Namun, di balik semua tantangan ini, ada peluang besar bagi dunia ketiga untuk memanfaatkan dinamika baru ini. BRICS menawarkan alternatif melalui sistem pembiayaan dan perdagangan yang lebih inklusif. Bank Pembangunan BRICS, misalnya, dapat menjadi solusi bagi negara-negara yang selama ini menghadapi kendala dalam mendapatkan pinjaman dari lembaga Barat seperti IMF. Selain itu, diversifikasi pasar yang ditawarkan oleh BRICS dapat membantu dunia ketiga mengurangi ketergantungan pada pasar Barat yang sering kali bersifat protektif.
Peluang ini hanya dapat dimanfaatkan jika negara-negara dunia ketiga memiliki kebijakan yang matang dan strategi yang jelas. Ketergantungan baru, kali ini pada BRICS, harus dihindari agar mereka tidak jatuh ke dalam perangkap dominasi ekonomi yang lain.
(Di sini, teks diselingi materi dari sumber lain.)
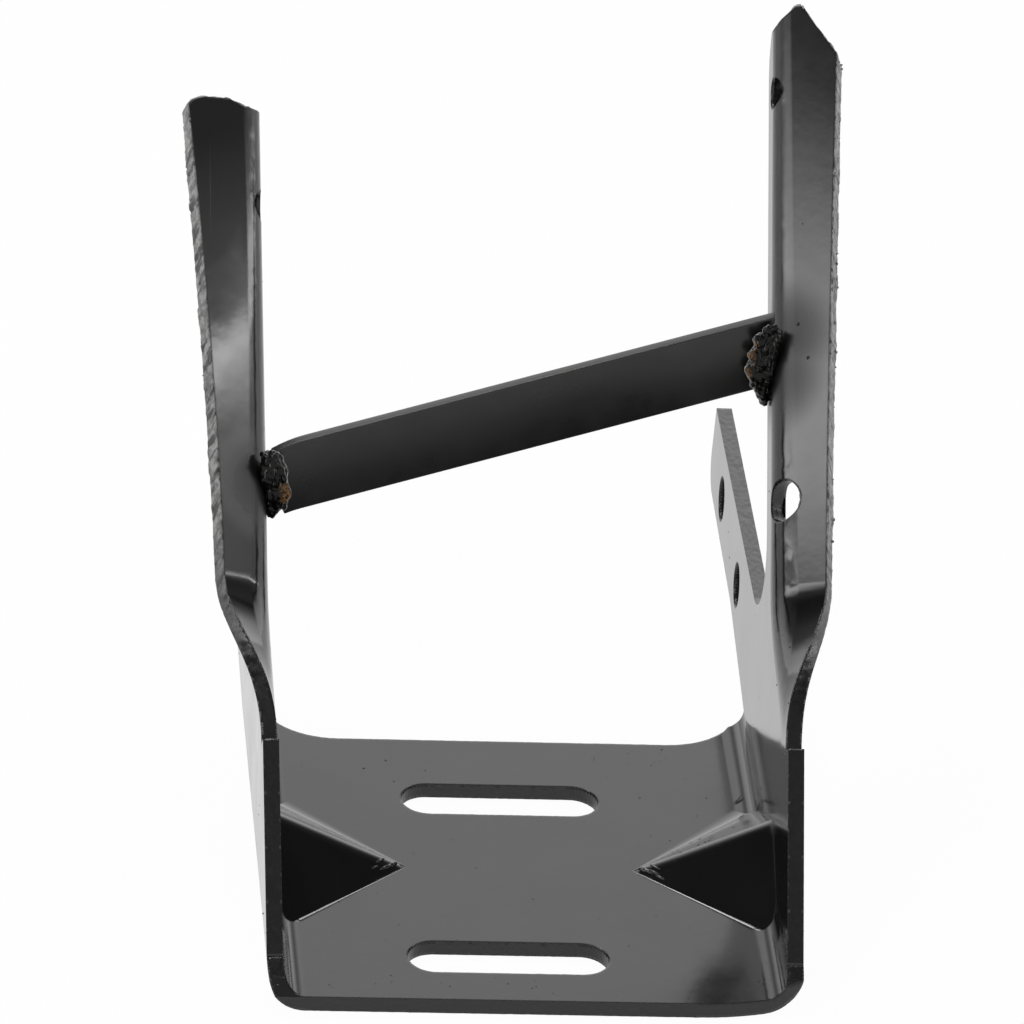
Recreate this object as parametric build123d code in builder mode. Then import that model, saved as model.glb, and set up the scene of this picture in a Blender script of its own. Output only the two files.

Perang ekonomi antara AS dan BRICS bukanlah konflik sederhana. Dampaknya meluas, mengguncang tatanan global yang selama ini bergantung pada dominasi dolar AS. Negara-negara dunia ketiga, yang paling rentan terhadap perubahan ini, menghadapi tantangan besar sekaligus peluang yang menentukan masa depan mereka. Dalam lanskap yang berubah ini, pilihan strategis yang diambil oleh dunia ketiga akan menentukan apakah mereka akan tetap menjadi korban konflik kekuatan besar, atau justru menjadi aktor penting dalam membentuk tatanan dunia baru yang lebih adil dan seimbang.